Problem to solve: Begin with the line containing "the lamp holder" and end with the line containing "import math"; set down that block verbatim and nothing else.

┌──

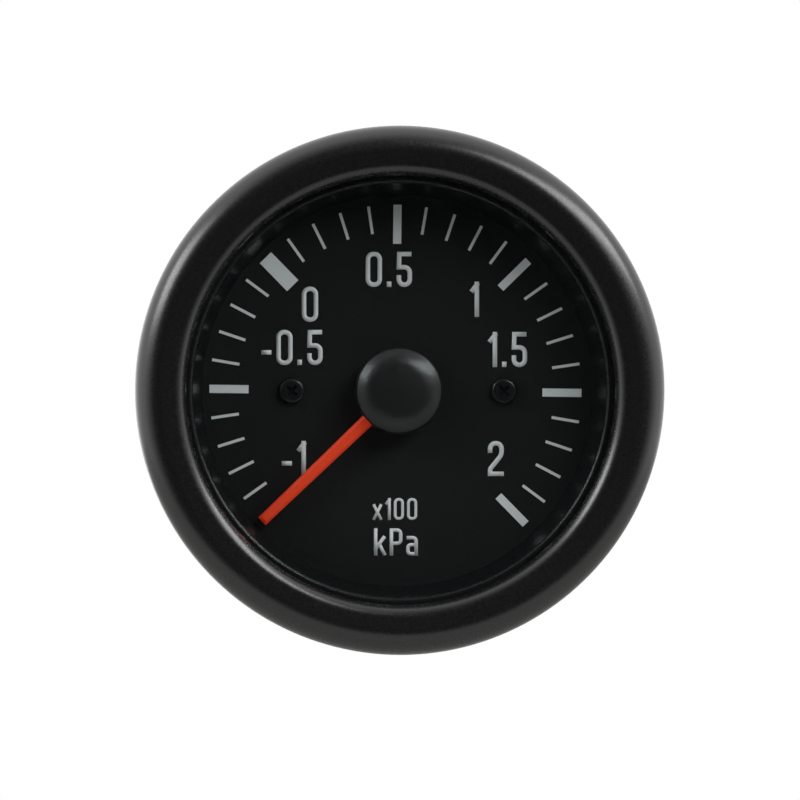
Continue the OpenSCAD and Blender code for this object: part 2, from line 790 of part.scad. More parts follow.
// Lamp holder: twist-in barrel with a ribbed grip behind the case
module lamp_holder() color(black) placed() translate([0, lamp_y]) difference() {
    union() {
        bar_z(lamp_r, rear, rear + lamp_depth);
        bar_z(lamp_flange_r, rear - lamp_flange_t, rear);
        bar_z(lamp_neck_r, lamp_back, rear);
        linear_extrude_between(rear_in, rear_in + lamp_lug_t)
            strip([0, -lamp_r - lamp_lug_over], [0, lamp_r + lamp_lug_over], lamp_lug_w);
        for (i = [0:lamp_grips - 1]) rotate(full_turn * i / lamp_grips)
            translate([lamp_neck_r, 0]) bar_z(lamp_grip_r, lamp_back, rear - lamp_flange_t);
    }
    bar_z(lamp_pocket_r, rear + lamp_depth - lamp_pocket_l, rear + lamp_depth + over);
    for (s = [-1, 1]) translate([0, s * blade_gap / 2, lamp_back - over])
        translate([-blade_w / 2 - slip_gap, -blade_t / 2 - slip_gap, 0])
            cube([blade_w + 2 * slip_gap, blade_t + 2 * slip_gap, blade_in + over]);
}

// Bulb: a glass dome on a flat base that stands in the holder's pocket
module lamp_bulb() color("#e9e2c8", 0.6) placed() translate([0, lamp_y]) {
    translate([-bulb_base_w / 2, -bulb_base_t / 2, bulb_foot])
        cube([bulb_base_w, bulb_base_t, bulb_base_l]);
    bar_z(bulb_r, bulb_foot + bulb_base_l, bulb_foot + bulb_l);
    translate([0, 0, bulb_foot + bulb_l]) sphere(r = bulb_r);
}

// Blade terminals of the lamp holder
module lamp_terminals() color(steel) placed() translate([0, lamp_y]) for (s = [-1, 1])
    translate([0, s * blade_gap / 2 + blade_t / 2, lamp_back]) rotate([90, 0, 0])
        linear_extrude(blade_t) difference() {
            polygon([[-blade_w / 2, blade_in - slip_gap], [blade_w / 2, blade_in - slip_gap],
                [blade_w / 2, blade_tip - blade_l], [blade_w / 2 - blade_tip, -blade_l],
                [blade_tip - blade_w / 2, -blade_l], [-blade_w / 2, blade_tip - blade_l]]);
            translate([0, -blade_l / 2]) circle(r = blade_hole_r);
        }

bezel();
lens();
gasket();
spacer_ring();
case();
dial();
scale_marks();
dial_screws();
pointer_blade();
pointer_cap();
pointer_bush();
pinion_arbor();
sector_gear();
sector_arbor();
tail_pin();
link();
tip_plug();
tip_pin();
bourdon_tube();
hairspring();
hair_collet();
hair_stud();
front_plate();
rear_plate();
plate_pillars();
dial_posts();
plate_screws();
block_screws();
socket_block();
socket_washer();
socket_nut();
hose_nipple();
mounting_studs();
lamp_holder();
lamp_bulb();
lamp_terminals();
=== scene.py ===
import math

import bmesh
import bpy
from mathutils import Matrix, Vector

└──

In response:
// Blade terminals of the lamp holder
module lamp_terminals() color(steel) placed() translate([0, lamp_y]) for (s = [-1, 1])
    translate([0, s * blade_gap / 2 + blade_t / 2, lamp_back]) rotate([90, 0, 0])
        linear_extrude(blade_t) difference() {
            polygon([[-blade_w / 2, blade_in - slip_gap], [blade_w / 2, blade_in - slip_gap],
                [blade_w / 2, blade_tip - blade_l], [blade_w / 2 - blade_tip, -blade_l],
                [blade_tip - blade_w / 2, -blade_l], [-blade_w / 2, blade_tip - blade_l]]);
            translate([0, -blade_l / 2]) circle(r = blade_hole_r);
        }

bezel();
lens();
gasket();
spacer_ring();
case();
dial();
scale_marks();
dial_screws();
pointer_blade();
pointer_cap();
pointer_bush();
pinion_arbor();
sector_gear();
sector_arbor();
tail_pin();
link();
tip_plug();
tip_pin();
bourdon_tube();
hairspring();
hair_collet();
hair_stud();
front_plate();
rear_plate();
plate_pillars();
dial_posts();
plate_screws();
block_screws();
socket_block();
socket_washer();
socket_nut();
hose_nipple();
mounting_studs();
lamp_holder();
lamp_bulb();
lamp_terminals();
=== scene.py ===
import math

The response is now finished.